A construção narrativa contempla descobertas de Laerte sobre o mundo feminino, desde os primeiros indícios ao momento em que decidiu tornar público. “Estou ousando fazer uma coisa que estava no campo das proibições”, diz Laerte no documentário, referindo-se ao implante dos seios. Em seguida, o filme exemplifica a "censura" com uma fala de Rita Lee: "Não põe peito, dá um trabalho". O processo é um ponto íntimo de interrogação. A cirurgia ainda não foi realizada, mas a cartunista passou a compreender melhor o processo após a realização do documentário.

A maneira como arte e vida se confundem é retratada. Apesar de não se aprofundar na obra do artista, o documentário exibe trabalhos que mostram o quão interligadas estão as tirinhas e a transição sexual. As reflexões são mais evidentes nas tirinhas de Hugo e Muriel. "Quando eu virei a Laerte, Hugo também virou a Muriel", exemplifica.



Com depoimentos, imagens e silêncios precisos, a delicadeza é um dos trunfos do documentário. As imagens da intimidade da desenhista, como no banho, trocando ou escolhendo roupa, na manicure, "desnudam" Laerte, mas não chegam a ser invasivas. O filme consegue passar a mensagem principal. Como a cartunista traduz: "Vida humana é para ser boa independente do gênero".

>> Entrevista Laerte Coutinho, cartunista

Você sentiu alguma mudança após a realização do documentário?
É uma mudança sutil. Ser investigada também é me investigar. Nesses três anos, várias questões que o filme aborda foram questões pessoais que eu também me abordei. Tanto em relação a mim, como a outras pessoas. Acho que o ponto mais evidente foi a cirurgia de implante dos seios, que continuo indefinida, mas passei por vários entendimentos sobre o que isso significa.

Você pensa que dará representatividade para outras pessoas que estão lidando com essas questões?
Para mim, atende um desejo de autorreflexão, como também vejo como um modo de espalhar essa experiência e fazer ela se tornar. Talvez na minha juventude, eu senti muita falta disso. Esse tipo de material para o pensamento, sentimento, não era fácil de achar. Acho que esse filme também faz parte de um material que essa cultura pode usar para amadurecer.

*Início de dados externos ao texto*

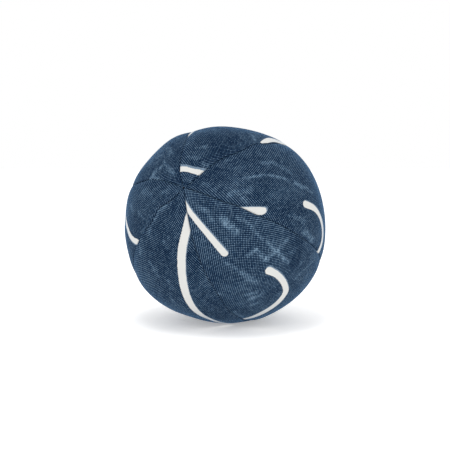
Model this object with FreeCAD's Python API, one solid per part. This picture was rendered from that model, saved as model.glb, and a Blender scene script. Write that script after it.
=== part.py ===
import FreeCAD, Part

import math
import os

# A sewn fabric juggling ball, in millimetres.
#
# Six cloth gores meet at two poles. Each gore is folded inward along both long edges, and the
# folded edges of neighbours lie face to face inside the ball as a pair of plies, held together by
# a lockstitch: a needle thread along one side and a bobbin thread along the other, which meet
# inside the needle holes. Gores 1 to 3 and 4 to 6 make two half balls. One long closing seam,
# round the whole ball through both poles, joins the halves except for a short opening, through
# which the ball is turned and filled, and which a hand ladder stitch closes. Loose millet fills
# the inside. The ball stands on a small flattened spot.
#
# Ball frame: origin at the centre of the flattened spot, +Z up, -Y to the front.
# Seam frame: origin at the ball's centre, +Z towards the front pole, +X towards the middle of the
# closing seam's first side. Everything is drawn in the seam frame and placed at the end.

# Ball
BALL_RADIUS = 35.0
RESTING_SAG = 1.3            # how far the filled ball settles onto its flattened spot
CLOTH_THICKNESS = 0.6
CAVITY_CLEARANCE = 0.1       # between the cloth and the filling

# Where the gores meet
POLE_ELEVATION = 24.4        # degrees above the horizontal
POLE_AZIMUTH = 24.4          # degrees from -Y towards -X
CLOSING_SEAM_DIP = 12.0      # degrees that the closing seam's first side leaves the pole downwards
SEAM_AZIMUTHS = (0.0, 65.0, 122.0, 180.0, 233.0, 300.0)   # degrees round the pole
CLOSING_SEAM_SIDES = (0, 3)  # the two seams, half a turn apart, that are one long seam

# Seams
STITCH_DEPTH = 2.3           # stitch line below the ball's surface
SEAM_ALLOWANCE = 5.0         # cloth beyond the stitch line
POLE_TRIM = 2.5              # the allowances are cut away this close to the pole's axis
STITCH_LENGTH = 3.0
SEAM_END_ANGLE = 6.5         # degrees from each pole to a short seam's first stitch
THREAD_END_ANGLE = 1.0       # degrees that a machine thread runs on past its last stitch
THREAD_RADIUS = 0.13
LINK_RADIUS = 0.10           # the thread, drawn tight through a needle hole
NEEDLE_HOLE_RADIUS = 0.13

# Hand-closed opening, in degrees round the closing seam from the front pole
OPENING_START = 75.0
OPENING_END = 120.0
OPENING_BACKTACK = 3.0       # how far the machine seam stops short of each end
HAND_THREAD_RADIUS = 0.17
HAND_STITCH_REACH = 0.8      # how far the hand thread runs from the seam, inside each fold
HAND_RUNG_COUNT = 11
KNOT_RADIUS = 0.55
TOUCH_CLEARANCE = 0.03

# Room that the filling leaves for each pair of plies and their threads
SLOT_HALF_WIDTH = 1.0
SLOT_CLEARANCE = 0.3

SEAM_ORIGIN = FreeCAD.Vector(0, 0, 0)
Y_AXIS = FreeCAD.Vector(0, 1, 0)
Z_AXIS = FreeCAD.Vector(0, 0, 1)

inner_radius = BALL_RADIUS - CLOTH_THICKNESS
middle_radius = BALL_RADIUS - CLOTH_THICKNESS / 2
stitch_radius = BALL_RADIUS - STITCH_DEPTH
raw_edge_radius = stitch_radius - SEAM_ALLOWANCE
centre_height = BALL_RADIUS - RESTING_SAG
thread_offset = CLOTH_THICKNESS + THREAD_RADIUS


def ball_placement():
    """The placement that takes the seam frame to the ball frame."""
    elevation = math.radians(POLE_ELEVATION)
    azimuth = math.radians(POLE_AZIMUTH)
    dip = math.radians(CLOSING_SEAM_DIP)
    pole = FreeCAD.Vector(
        -math.sin(azimuth) * math.cos(elevation),
        -math.cos(azimuth) * math.cos(elevation),
        math.sin(elevation),
    )
    level = Z_AXIS.cross(pole).normalize()
    rising = pole.cross(level)
    seam_start = level * math.cos(dip) - rising * math.sin(dip)
    rotation = FreeCAD.Rotation(seam_start, pole.cross(seam_start), pole, "ZXY")
    return FreeCAD.Placement(FreeCAD.Vector(0, 0, centre_height), rotation)


PLACEMENT = ball_placement()


def above_floor(shape, height):
    """The part of a seam-frame shape that lies higher than height above the floor."""
    reach = 4 * BALL_RADIUS
    block = Part.makeBox(reach, reach, reach, FreeCAD.Vector(-reach / 2, -reach / 2, height))
    block.Placement = PLACEMENT.inverse()
    return shape.common(block)


def turned(shape, azimuth):
    """A copy of shape, turned about the pole's axis by azimuth degrees."""
    copy = shape.copy()
    copy.rotate(SEAM_ORIGIN, Z_AXIS, azimuth)
    return copy


def on_seam(radius, polar_angle, offset=0.0):
    """A point on the seam at azimuth 0, offset sideways from the seam's plane."""
    angle = math.radians(polar_angle)
    return FreeCAD.Vector(radius * math.sin(angle), offset, radius * math.cos(angle))


def sphere_wedge(radius, width):
    """An orange segment from azimuth 0 to width degrees."""
    arc = Part.Arc(on_seam(radius, 0), on_seam(radius, 90), on_seam(radius, 180)).toShape()
    axis = Part.makeLine(on_seam(radius, 180), on_seam(radius, 0))
    return Part.Face(Part.Wire([arc, axis])).revolve(SEAM_ORIGIN, Z_AXIS, width)


def gore_shell(start, width):
    """The curved sheet of one gore, flattened where the ball stands."""
    outer = above_floor(turned(sphere_wedge(BALL_RADIUS, width), start), 0)
    inner = above_floor(turned(sphere_wedge(inner_radius, width), start), CLOTH_THICKNESS)
    return outer.cut(inner)


def seam_band(low_radius, high_radius, axis_distance, low_offset, high_offset):
    """A flat half ring in the plane of the seam at azimuth 0, given a thickness sideways."""
    low_angle = math.degrees(math.asin(axis_distance / low_radius))
    high_angle = math.degrees(math.asin(axis_distance / high_radius))
    corners = [
        on_seam(low_radius, low_angle),
        on_seam(high_radius, high_angle),
        on_seam(high_radius, 180 - high_angle),
        on_seam(low_radius, 180 - low_angle),
    ]
    edges = [
        Part.makeLine(corners[0], corners[1]),
        Part.Arc(corners[1], on_seam(high_radius, 90), corners[2]).toShape(),
        Part.makeLine(corners[2], corners[3]),
        Part.Arc(corners[3], on_seam(low_radius, 90), corners[0]).toShape(),
    ]
    band = Part.Face(Part.Wire(edges)).extrude(Y_AXIS * (high_offset - low_offset))
    band.translate(Y_AXIS * low_offset)
    return band


def seam_ply(azimuth, side):
    """A gore's folded-in edge on one side (+1 or -1) of a seam, down to its raw edge."""
    offsets = sorted((0.0, side * CLOTH_THICKNESS))
    ply = seam_band(raw_edge_radius, middle_radius, POLE_TRIM, offsets[0], offsets[1])
    return above_floor(turned(ply, azimuth), CLOTH_THICKNESS / 2)


def stitch_angles(start, end):
    """Polar angles of the needle holes, evenly spaced from start to end degrees."""
    step = math.degrees(STITCH_LENGTH / stitch_radius)
    count = int((end - start) / step)
    return [start + (end - start) * index / count for index in range(count + 1)]


def needle_links(angles, radius, side):
    """The short rods through one ply, from its outer face to the seam's plane."""
    rods = []
    for angle in angles:
        rods.append(
            Part.makeCylinder(radius, thread_offset, on_seam(stitch_radius, angle), Y_AXIS * side)
        )
    return rods


def clear_of_pole(angle):
    """Whether a stitch passes through the plies, which are cut away beside the poles."""
    return abs(stitch_radius * math.sin(math.radians(angle))) > POLE_TRIM + NEEDLE_HOLE_RADIUS


def lockstitch_thread(angles, side):
    """One thread of a machine seam: a line along the plies, with a link into each needle hole."""
    centre = FreeCAD.Vector(0, side * thread_offset, 0)
    first_angle = angles[0] - THREAD_END_ANGLE
    start = on_seam(stitch_radius, first_angle, side * thread_offset)
    tangent = on_seam(1, first_angle + 90)
    section = Part.Face(Part.Wire(Part.makeCircle(THREAD_RADIUS, start, tangent)))
    line = section.revolve(centre, Y_AXIS, angles[-1] - angles[0] + 2 * THREAD_END_ANGLE)
    return line.fuse(needle_links(filter(clear_of_pole, angles), LINK_RADIUS, side))


def rod_between(start, end, radius):
    """A round rod from one point to another."""
    return Part.makeCylinder(radius, start.distanceToPoint(end), start, end - start)


def hand_thread_pieces(spare):
    """The hand stitch over the opening, thicker all round by spare.

    It starts at a knot against the inner side of one fold, comes out into that fold, and then
    takes a short run inside one fold, a rung across the seam, and a run inside the other.
    """
    radius = HAND_THREAD_RADIUS + spare
    knot_offset = CLOTH_THICKNESS + KNOT_RADIUS + TOUCH_CLEARANCE
    knot_centre = on_seam(inner_radius - KNOT_RADIUS, -OPENING_START, knot_offset)
    step = (OPENING_END - OPENING_START) / HAND_RUNG_COUNT
    points = [knot_centre]
    for rung in range(HAND_RUNG_COUNT + 1):
        angle = -OPENING_START - rung * step
        reach = HAND_STITCH_REACH if rung % 2 == 0 else -HAND_STITCH_REACH
        points.append(on_seam(middle_radius, angle, reach))
        points.append(on_seam(middle_radius, angle, -reach))
    pieces = [Part.makeSphere(KNOT_RADIUS + spare, knot_centre)]
    for start, end in zip(points, points[1:]):
        pieces.append(rod_between(start, end, radius))
        pieces.append(Part.makeSphere(radius, end))
    return pieces


def hand_closing():
    """The hand thread, its runs and rungs joined into one piece."""
    pieces = hand_thread_pieces(0)
    return pieces[0].fuse(pieces[1:])


def short_seam_angles():
    """Needle holes of a seam that stops short of both poles."""
    return stitch_angles(SEAM_END_ANGLE, 180 - SEAM_END_ANGLE)


def closing_seam_angles():
    """Needle holes from one end of the opening, through both poles, to its other end."""
    return stitch_angles(OPENING_BACKTACK - OPENING_START, 360 - OPENING_END - OPENING_BACKTACK)


def seam_holes(seam):
    """The angles of the needle holes on one seam, measured from the front pole."""
    if seam not in CLOSING_SEAM_SIDES:
        return short_seam_angles()
    angles = filter(clear_of_pole, closing_seam_angles())
    if seam == CLOSING_SEAM_SIDES[0]:
        return [angle for angle in angles if 0 < angle < 180]
    return [angle if angle < 0 else angle - 360 for angle in angles if not 0 < angle < 180]


def needle_hole_tools(seam):
    """Cutters for every needle hole of a seam, through both plies, in the seam frame."""
    tools = []
    azimuth = SEAM_AZIMUTHS[seam]
    if seam == CLOSING_SEAM_SIDES[1]:
        azimuth -= 180
    for side in (1, -1):
        for rod in needle_links(seam_holes(seam), NEEDLE_HOLE_RADIUS, side):
            tools.append(turned(rod, azimuth))
    return tools


def cover_panel(index):
    """One gore with its two folded-in edges, pierced by the stitches."""
    following = (index + 1) % len(SEAM_AZIMUTHS)
    start = SEAM_AZIMUTHS[index]
    width = (SEAM_AZIMUTHS[following] - start) % 360
    panel = gore_shell(start, width)
    panel = panel.fuse([seam_ply(start, 1), seam_ply(start + width, -1)]).removeSplitter()
    panel = panel.cut(needle_hole_tools(index) + needle_hole_tools(following))
    if CLOSING_SEAM_SIDES[1] in (index, following):
        panel = panel.cut(hand_thread_pieces(TOUCH_CLEARANCE))
    return panel


def closing_thread_groove():
    """Room in the filling for the closing seam's threads, which also cross both poles."""
    width = 2 * SLOT_HALF_WIDTH
    start = Y_AXIS * -SLOT_HALF_WIDTH
    disc = Part.makeCylinder(BALL_RADIUS, width, start, Y_AXIS)
    core = Part.makeCylinder(stitch_radius - SLOT_CLEARANCE, width, start, Y_AXIS)
    return disc.cut(core)


def millet_filling():
    """The loose grain as one body: it fills the cover and closes round the plies."""
    sphere = Part.makeSphere(inner_radius - CAVITY_CLEARANCE)
    filling = above_floor(sphere, CLOTH_THICKNESS + CAVITY_CLEARANCE)
    slots = []
    for azimuth in SEAM_AZIMUTHS:
        slot = seam_band(
            raw_edge_radius - SLOT_CLEARANCE,
            BALL_RADIUS,
            POLE_TRIM - SLOT_CLEARANCE,
            -SLOT_HALF_WIDTH,
            SLOT_HALF_WIDTH,
        )
        slots.append(turned(slot, azimuth))
    return filling.cut(slots + [closing_thread_groove()] + hand_thread_pieces(CAVITY_CLEARANCE))


def build():
    """Every node of the ball, by name, in the seam frame."""
    nodes = {}
    for index in range(len(SEAM_AZIMUTHS)):
        nodes[f"cover_panel_{index + 1}"] = cover_panel(index)
    for seam, azimuth in enumerate(SEAM_AZIMUTHS):
        if seam in CLOSING_SEAM_SIDES:
            continue
        for name, side in (("needle", 1), ("bobbin", -1)):
            thread = lockstitch_thread(short_seam_angles(), side)
            nodes[f"{name}_thread_panels_{seam}_{seam + 1}"] = turned(thread, azimuth)
    for name, side in (("needle", 1), ("bobbin", -1)):
        nodes[f"{name}_thread_closing_seam"] = lockstitch_thread(closing_seam_angles(), side)
    nodes["hand_stitch_closing"] = hand_closing()
    nodes["millet_filling"] = millet_filling()
    return nodes


os.makedirs("parts", exist_ok=True)
for node_name, shape in build().items():
    print(node_name, len(shape.Solids), "solid", shape.isValid(), round(shape.Volume, 2), "mm3")
    shape.Placement = PLACEMENT.multiply(shape.Placement)
    shape.exportStep(f"parts/{node_name}.step")
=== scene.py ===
import math

import bpy
import numpy as np
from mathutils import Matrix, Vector, noise
from mathutils.bvhtree import BVHTree
from mathutils.kdtree import KDTree


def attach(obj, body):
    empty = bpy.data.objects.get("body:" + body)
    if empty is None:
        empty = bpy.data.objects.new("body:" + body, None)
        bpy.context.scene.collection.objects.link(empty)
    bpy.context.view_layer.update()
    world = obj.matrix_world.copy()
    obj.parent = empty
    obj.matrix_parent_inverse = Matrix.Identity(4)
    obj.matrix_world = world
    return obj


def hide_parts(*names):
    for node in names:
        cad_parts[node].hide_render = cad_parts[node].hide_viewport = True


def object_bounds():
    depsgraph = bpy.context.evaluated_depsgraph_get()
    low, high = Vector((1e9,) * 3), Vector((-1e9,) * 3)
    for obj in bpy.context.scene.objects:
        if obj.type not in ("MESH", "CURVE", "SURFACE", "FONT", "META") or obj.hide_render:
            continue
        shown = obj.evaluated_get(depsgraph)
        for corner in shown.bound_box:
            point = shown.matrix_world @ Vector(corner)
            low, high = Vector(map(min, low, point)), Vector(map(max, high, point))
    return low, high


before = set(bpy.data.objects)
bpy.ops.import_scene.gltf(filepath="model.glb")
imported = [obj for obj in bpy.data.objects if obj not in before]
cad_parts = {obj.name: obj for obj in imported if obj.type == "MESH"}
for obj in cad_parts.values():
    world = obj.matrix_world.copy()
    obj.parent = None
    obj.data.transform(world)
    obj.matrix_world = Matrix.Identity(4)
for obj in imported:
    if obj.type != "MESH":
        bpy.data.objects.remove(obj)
cad_low, cad_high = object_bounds()

# The sewn juggling ball's looks. Lengths are in millimetres and angles in degrees unless a name
# or comment says otherwise, and meshes are turned to metres as they are made. The seam frame is
# the one that part.py draws in: its pole is where the six gores meet at the front.
MM = 0.001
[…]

Sente uma espécie de responsabilidade para esclarecer, lutar e ajudar essas pessoas?
Sempre procurei me sintonizar com o país que estou vivendo. Sempre procurei me colocar ideologicamente do lado que considerava correto, o melhor. Para todos e para mim também. Não estou fazendo da minha vida uma missão. Eu não me sinto obrigada por algo exterior a mim, a me engajar em determinadas lutas. Sou eu mesma que quero.

Qual foi o momento mais difícil do processo do documentário?
O momento mais difícil foi admitir que o filme também trafegaria na minha casa. Por motivos difíceis até para eu entender, é muito difícil admitir pessoas na minha casa. Receber pessoas, ainda mais filmando. Ver-se filmada é uma experiência diferente de se ver no espelho. É como se visse o olhar de outra pessoa. É mais inquietante, estranho. Mas depois que passou, ficou tranquilo. Não impus condições nenhuma.

Estamos em uma época de muita polarização. Você se sente mais agredida em relacionamento político/artístico?
São agressões de certa formas diferentes. A situação gerada por esse golpe mais recente é diferente em relação ao golpe de 1964. Naquela época, jornalistas eram presos, a redação inteira de O pasquim foi presa, amigos meus foram presos, torturados. O que acho é que, atualmente, essa truculência prolifera em lugares que não existiam. Existe hoje também, como existia na época de 64, um sentimento social de desconfiança, estranhamento, oposição. O fator de diferença é a internet. A internet cria um ambiente que é inédito. O ódio que pode viver e frutificar nessa internet é inédito.